I had never expected that in the brief span of Bush's 23 minute speech he would mention "democracy" 15 times, "freedom" 35 times (!) -- more than enough to kill the country's heaviest drinkers several times over.

I don't know if that woman found in a ditch played the Bush drinking game. Nor do I know if she recovered. But it was a somber thought I might have shared some responsibility for her demise.

All of this flashback was triggered with Bush's impending last (hopefully) State of the Union speech to the nation this coming Monday. An e-mail I received Thursday morning revived the idea a drinking game based on words you chose to watch for in his speech beforehand. I would only suggest caution if deciding to play this potentially dangerous game, i.e., it might be wise to lock the liquor cabinet beforehand and bury the key in the middle of a pile of Fido's canned dog food (where, once devoured, it will be unaccessible until at least tomorrow).

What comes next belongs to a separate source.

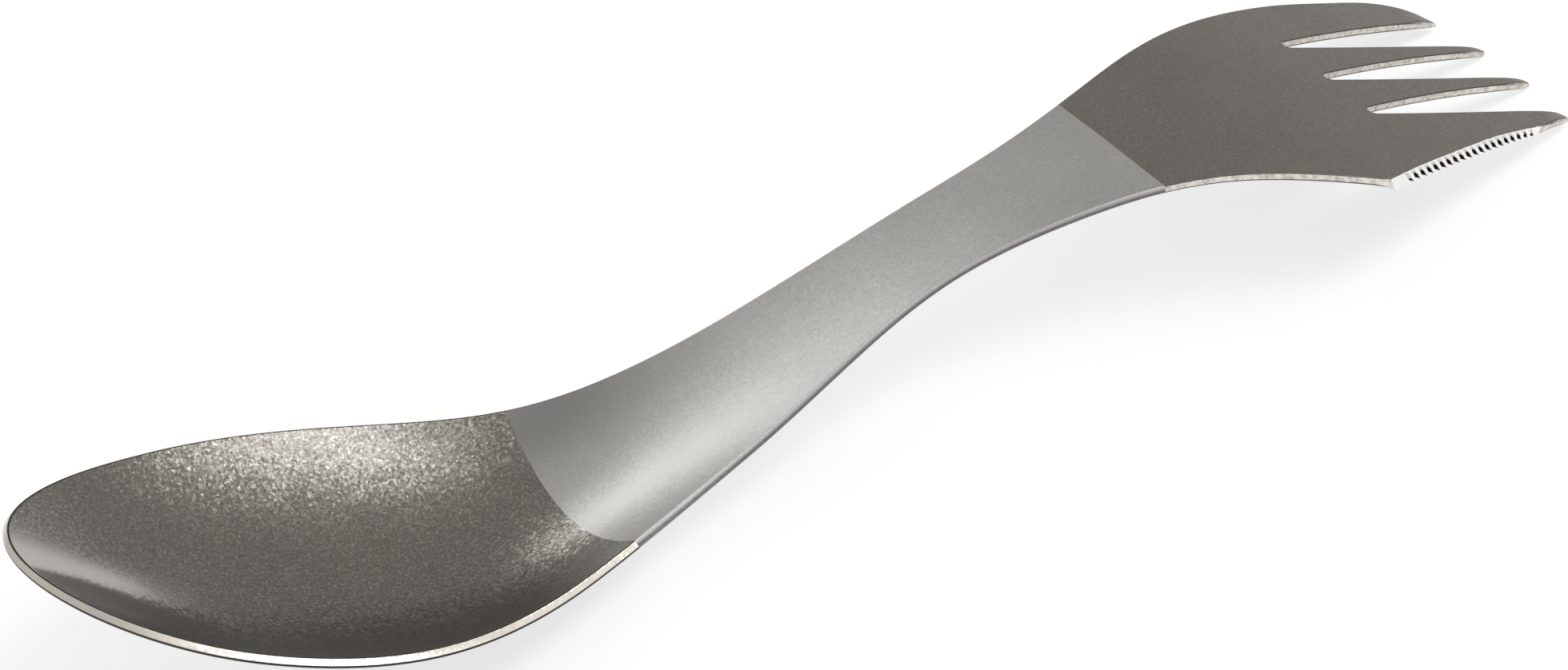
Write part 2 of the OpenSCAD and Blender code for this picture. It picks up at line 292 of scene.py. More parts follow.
spine = spline(
    stretch(0, BOWL_LOW_X, LOW_Z, BOWL_TIP_Z, DROP_SHARES) + [(BOWL_LOW_X, LOW_Z)]
    + stretch(BOWL_LOW_X, CREST_X, LOW_Z, CREST_Z, CLIMB_SHARES) + [(CREST_X, CREST_Z)]
    + stretch(CREST_X, LENGTH, TINE_END_Z, CREST_Z, FALL_SHARES) + [(LENGTH, TINE_END_Z)])
hollow = spline([(BOWL_END_X * a, BOWL_DEPTH * b) for a, b in HOLLOW_SHARES])
bevel_share = spline(BEVEL_SHARES)
plain_w = outline(
    stretch(WAIST_X, SHOULDER_X, WAIST_W / 2, SHOULDER_W, SHOULDER_SHARES)
    + [(SHOULDER_X, SHOULDER_W)]
    + stretch(SHOULDER_X, OUTER_END_X, PLAIN_TINE_W, SHOULDER_W, OUTER_TINE_SHARES)
    + [(OUTER_END_X, PLAIN_TINE_W)])
flare_w = outline(
    stretch(WAIST_X, CORNER_X, WAIST_W / 2, CORNER_W, FLARE_SHARES) + [(CORNER_X, CORNER_W)])


def bevel_at(x):
    """Width of the ground bevel."""
    return BEVEL_W * bevel_share(np.minimum(1, (x - CORNER_X) * BLADE_PER_X / BEVEL_LEN))


def knife_w(x):
    """Half width on the knife side, up to the bevel."""
    edge = BLADE_START_W + (KNIFE_TINE_W - BLADE_START_W) * (x - CORNER_X) / BLADE_RUN
    return np.where(x < CORNER_X, flare_w(x), edge - bevel_at(x) * BLADE_PER_X)


def dish(x):
    """Rise across the sheet, over the square of y."""
    near = np.maximum(x, PROBE)
    bowl = np.where(x < HOLLOW_END_X, hollow(near) / plain_w(near)**2, 0)
    crown = ease((x - CROWN_START_X) / (CROWN_END_X - CROWN_START_X))
    return bowl - FORK_CROWN / SHOULDER_W**2 * crown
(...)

While I'm all for a little fun through responsible alcohol consumption, the George W. Bush Speech Drinking Game is just a joke, much like his State of the Union addresses (save for their deadly consequences, of course). Knowing the president's actions have killed way, way too many people, please take care not to join those lost souls Monday evening by becoming a victim of his words!



D.K. Raed said...

So what words are we looking for this time? "stimulus", "hopeful", "progress", "rebates", "security", "premature pull-out", and of course the old stand-by of "freedom". Maybe a brief red herring about going to mars, or immigration, or uh-oh, privitizing social security & rebuilding the military (just to scare the rest of the crap outta us). Do you think he'll mention the price of Oil dropped down to $87ppb (coinciding with his visit to the saudis)?

I'm lucky I'll be missing his spew, umm, speech, since I don't want to wreck my vacation.

Hey, doesn't it seem odd that you were more concerned about the poor women in the gutter than Bush has ever been about anyone who has suffered under his rule?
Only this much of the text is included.